Ce n'est pas une bonne idée tant qu'elles ne sont pas compétitives. Par exemple, l'Allemagne dépense 75 milliards de dollars en subventions pour des panneaux solaires qui ne fournissent que 0,1 % de la production électrique du pays. De même, le Danemark a installé depuis les années 1970 10 000 éoliennes qui sont largement inefficaces. Cela crée des emplois - d'une manière très coûteuse - et de belles séances photo pour les politiciens. Mais cela n'a que très peu d'effet sur le climat. Il ne faut pas dépenser des sommes énormes sur des moyens inefficaces, mais dépenser moins en concentrant l'investissement sur la recherche pour obtenir des technologies qui seront efficaces dans la prochaine décennie. La réduction massive des émissions dans le monde ne se produira que quand la technologie sera si bon marché que l'Inde et la Chine en voudront.
Que pensez-vous de la théorie du pic pétrolier ?
Elle est fausse. Il reste énormément de pétrole à découvrir, notamment dans les sables bitumineux et les schistes bitumineux. Et même si on manquait de pétrole, il y a des centaines d'années de réserves de charbon, qui est moins coûteux. Le monde polluerait simplement plus avec le charbon.
Vous promouvez la géo-ingénierie ?
On ne dit pas qu'il faut l'appliquer maintenant, mais qu'il faut l'étudier vraiment. C'est le seul moyen qui nous permettrait d'agir rapidement - en années plutôt qu'en décennies -, s'il arrivait quelque chose de vraiment négatif en matière de
climat. La taxe sur le carbone est-elle un dispositif efficace ?
C'est le moyen le plus efficace pour changer le comportement des gens à court terme. Les estimations dont nous disposons indiquent qu'une tonne de carbone émise aujourd'hui causera un dommage climatique d'un coût de 5 euros. Je soutiens une taxe de 5 euros : elle serait encore insuffisante pour changer le comportement des gens, mais permettrait de financer la recherche.

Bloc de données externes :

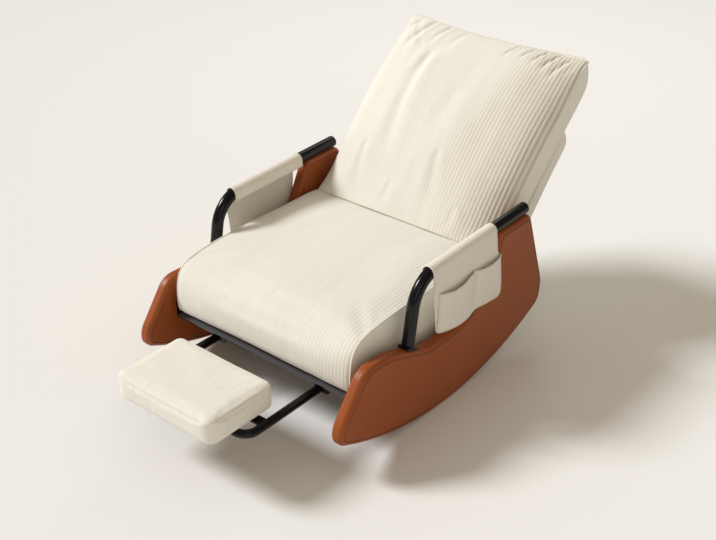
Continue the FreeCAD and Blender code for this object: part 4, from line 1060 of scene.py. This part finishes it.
footrestPad = {
    "half": (mm(162.0), mm(107.0), mm(32.5)),
    "middle": (0.0, mm(-571.0), mm(181.4)),
    "corner": mm(26.0),
    "edges": (mm(10.0), mm(6.0)),
    "crown": mm(3.0),
    "heldHeight": mm(2.0),
    # height of the side seam, its half width and how far it stands out
    "seam": (mm(57.5), mm(1.3), mm(0.9)),
    # the waves start this high and are full after the second measure
    "flatBelow": (mm(3.0), mm(10.0)),
    "waves": [((1.0, 1.0, 1.0), 0.12, 21, mm(0.7)), ((1.0, 1.0, 1.0), 0.035, 23, mm(0.2))],
    "puff": {"pressure": 2.0, "stiff": 16.0, "bend": 0.5, "frames": 14, "cap": mm(2.5)},
    "fill": 0.9,
}


def makeFootrestPad(s):
    middle = Vector(s["middle"])
    piece = roundedSlab(
        "footrestPadCover", s["half"], lambda side: s["corner"], s["edges"],
        lambda p: Vector(p) + middle, lambda side: s["crown"] if side > 0.99 else 0.0)
    low = middle.z - s["half"][2]
    held = coordinates(piece)[:, 2] < low + s["heldHeight"]
    puffUp(piece, np.nonzero(held)[0].tolist(), s["puff"])
    subdivide(piece)
    points = coordinates(piece)
    normals = vertexNormals(piece)
    flat, over = s["flatBelow"]
    wave = softWaves(points, s["waves"]) * smoothStep((points[:, 2] - low - flat) / over)
    points += normals * wave[:, None]
    height, width, rise = s["seam"]
    ridge = np.exp(-((points[:, 2] - low - height) / width) ** 2) * rise
    points += normals * (ridge * (1 - np.abs(normals[:, 2])))[:, None]
    points[:, 2] = np.maximum(points[:, 2], low)
    setCoordinates(piece, points)
    boxCloth(piece)
    dress(piece, padCloth, "footrest_pad")
    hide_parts("footrest_pad")


backPanel = {
    "half": (mm(283.0), mm(197.5), mm(24.0)),
    "cornerTop": mm(55.0),
    "cornerLow": mm(28.0),
    "edges": (mm(13.0), mm(13.0)),
    "crown": mm(2.5),
    "turn": backTurn + math.radians(3.0),
    "top": mm(561.0),
    "waves": [((1.0, 1.0, 1.0), 0.16, 31, mm(0.6))],
    "fill": 0.95,
}


def makeBackPanel(s):
    _, hy, hz = s["half"]
    _, baseY, baseZ = backToFrame(0, s["top"], 0.0)

    def panelToFrame(p):
        # down from the panel's top edge and back from its front face
        along, out = hy - p[1], p[2] - hz
        return Vector((p[0], baseY - along * math.cos(s["turn"]) - out * math.sin(s["turn"]),
                       baseZ - along * math.sin(s["turn"]) + out * math.cos(s["turn"])))

    piece = roundedSlab(
        "backPanelCover", s["half"], lambda side: s["cornerTop"] if side > 0 else s["cornerLow"],
        s["edges"], panelToFrame, lambda side: s["crown"] if side < -0.99 else 0.0)
    facesOutwards(piece)
    subdivide(piece)
    points = coordinates(piece)
    pushOut(piece, points, vertexNormals(piece), softWaves(points, s["waves"]))
    boxCloth(piece, s["turn"])
    dress(piece, padCloth, "backrest")
    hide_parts("back_panel_front", "back_panel_rear")


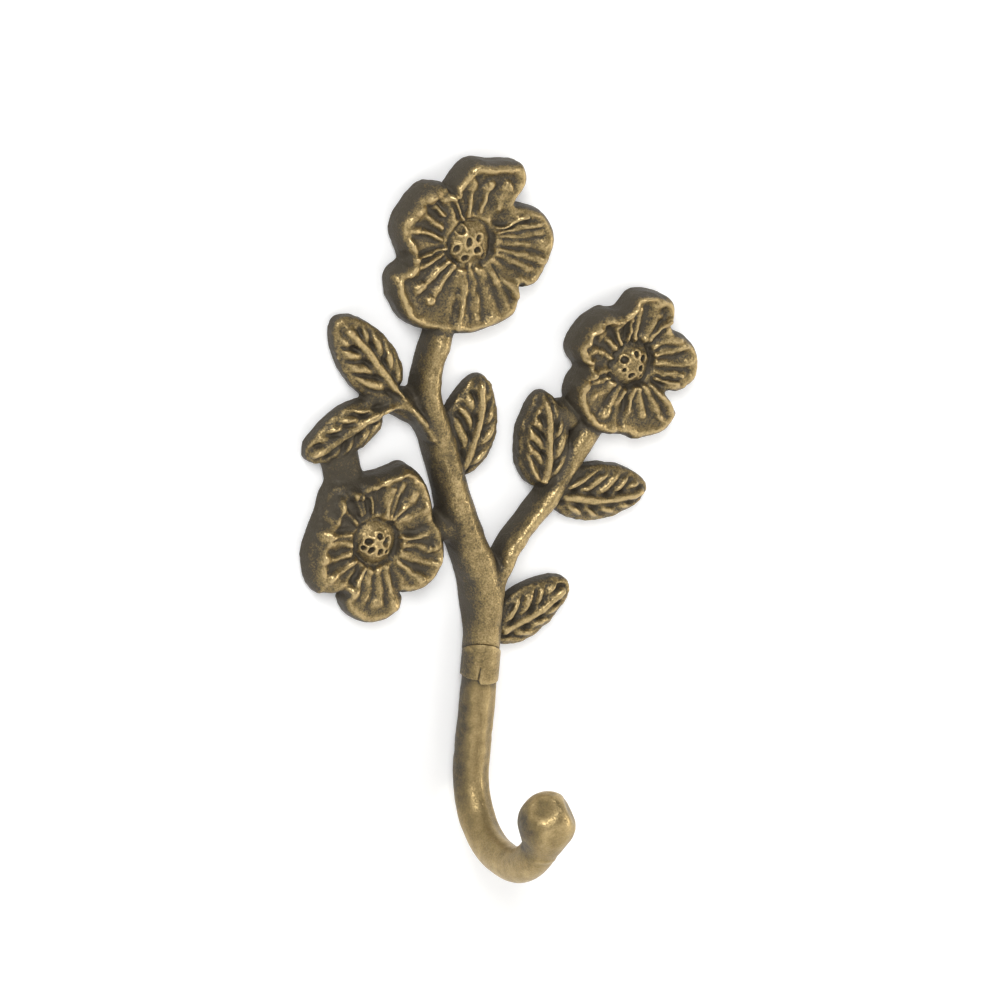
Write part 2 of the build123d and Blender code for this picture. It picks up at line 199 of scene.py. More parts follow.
# All leaves: height of the blade, where along it is widest, how blunt its tip is, how far it falls to
# its sides and edge, the slant of its ribs, and the grooves between them and beside the midrib
LEAF_HEIGHT = 4.8
LEAF_BELLY = 0.42
LEAF_BLUNT = 2.4
LEAF_SIDE_DROP = 0.3
LEAF_EDGE_DROP = 1.3
LEAF_RIM_INSET = 1.8
LEAF_COAT = 0.2
RIB_SLANT = 1.15
RIB_GROOVE = 0.85
MIDRIB_GROOVE = 0.6
MIDRIB_RISE = 0.5

# Branches as stations: place on the wall, width and height of the half-round section. The bridge and
# the webs are where a flower, a leaf and a branch run into each other.
LIMB_SQUARENESS = 2.1
MAIN_BRANCH = (
    (0.1, -19.5, 8.7, 8.45), (0.1, -9.0, 9.0, 8.6), (-1.0, -1.0, 9.6, 8.6), (-4.1, 6.0, 8.9, 8.3),
    (-8.0, 14.5, 8.3, 8.0), (-11.5, 24.0, 7.8, 7.7), (-15.1, 33.5, 7.6, 7.4),
    (-18.5, 42.0, 7.2, 7.0), (-18.2, 50.0, 6.4, 6.4), (-16.2, 57.5, 6.6, 6.0),
    (-15.2, 60.5, 6.6, 4.0), (-14.6, 63.0, 6.0, 2.6),
)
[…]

Comment joue l'inégalité entre le Nord et le Sud ?
Quoi que fassent les pays du Nord pour lutter contre le réchauffement climatique, cela aura peu d'effet, parce que la grande majorité des émissions attendues va se produire dans les pays en développement. Il faut donc que ces derniers disposent de technologies vertes à bon marché.